Michael Fortuna Although I didn't like the book very much i saw the ambiguity also. I didn't enjoy the book because of McCarthy's writing style overall. As a standalone novel I thought it was pretty good, but his writing style, to me at least, was very drawn out and just wasn't for me.

The ending is most definitely not definitive though, because throughout the entirety of the novel McCarthy stresses that no matter the situation or timing the father and his boy are never safe. I actually liked the ending of the book overall because it was so open ended. Just because the boy was saved by the family at that instance, it doesn't mean that he is really truly safe. This is what is stressed in the whole novel. Safety is an illusion, and any second everything could go wrong, and in every situation the two main characters it does go wrong. What happens if this family that has taken the boy in sees him as a burden? The father certainly saw the old man as a burden and was ready to off him at any moment. The father's animalistic characteristics reflect the intentions of most of the society around them. Anybody in that world wants to survive, and people are willing to take the measures for survival. Nobody in The Road is alive because they were merciful. Every survivor in this novel had destroy some part of their humanity to get to that point, and the family that helped they boy is no different.

The ending is definitely something to reflect on whether you enjoyed the novel or not.


message 3: by Ed (new) - rated it 4 stars

Ed Lasher My initial thought immediately after finishing was that they were totally going to eat that kid. AND THEN I saw it as ambiguous. Then I started thinking, what is this book saying if this family did save him? What is it saying if they tricked him? The novel's entire world and perception of human nature changes completely.

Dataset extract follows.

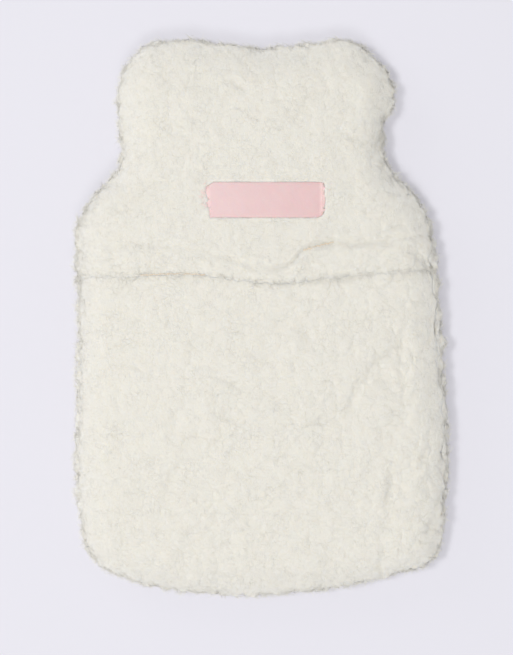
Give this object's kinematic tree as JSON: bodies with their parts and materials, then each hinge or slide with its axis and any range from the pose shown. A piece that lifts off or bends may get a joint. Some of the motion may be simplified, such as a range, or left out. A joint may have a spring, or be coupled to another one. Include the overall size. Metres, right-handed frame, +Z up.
{
  "type": "hot water bottle cover",
  "caption": "Fleece cover shaped to a hot water bottle, with closed head, neck and shoulders, a lapped hem that closes its mouth and a bare satin ribbon sewn across it",
  "frame": {"origin": "centre of the cover's base, on the surface that it lies on", "axes": "+X to the right across the cover, +Y from its foot towards its head, +Z up through its open side"},
  "size_m": [0.2296, 0.3396, 0.0447],
  "materials": {
    "fleece": "ivory curly pile fleece, matt",
    "ribbon": "blush pink satin ribbon, unprinted"
  },
  "bodies": {
    "root": {"base_panel": "fleece", "lower_panel": "fleece", "upper_panel": "fleece", "ribbon": "ribbon"}
  },
  "joints": []
}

It hadn't occurred to me that maybe they were saving him with good intentions, but would eventually turn on him. That's an interesting point.

Here's another thought: maybe the kid never really trusted them, but what choice did he have? Maybe he saw it as a choice between certain death and probable death.


Michael Fortuna He might've thought that. He did grow quite a bit from the beginning but he is stull just a child by the end of the novel. I think McCarthy left the ending open because i honestly don't know if he wanted the story to end for himself. With that open ending he doesn't let the novel die. It still lives in the minds of his readers and in his own mind. He doesn't let us know about anything outside of the world for a reason. The novel isn't really about a post apocalyptic world, it is about a man and his son. They did get through overwhelming odds but in the end the man ended up dying, but he did his best for his son. He taught his son the meaning of humanity in a dark world. He taught his son what is right from wrong in a dreadful world. The only regret the man should've had at his death was that he couldn't see someone who was born into this world develop into an adult with a shred of humanity that has been lost by mostly all. Thinking about this book actually makes me like it more, but that writing style is still bothering me.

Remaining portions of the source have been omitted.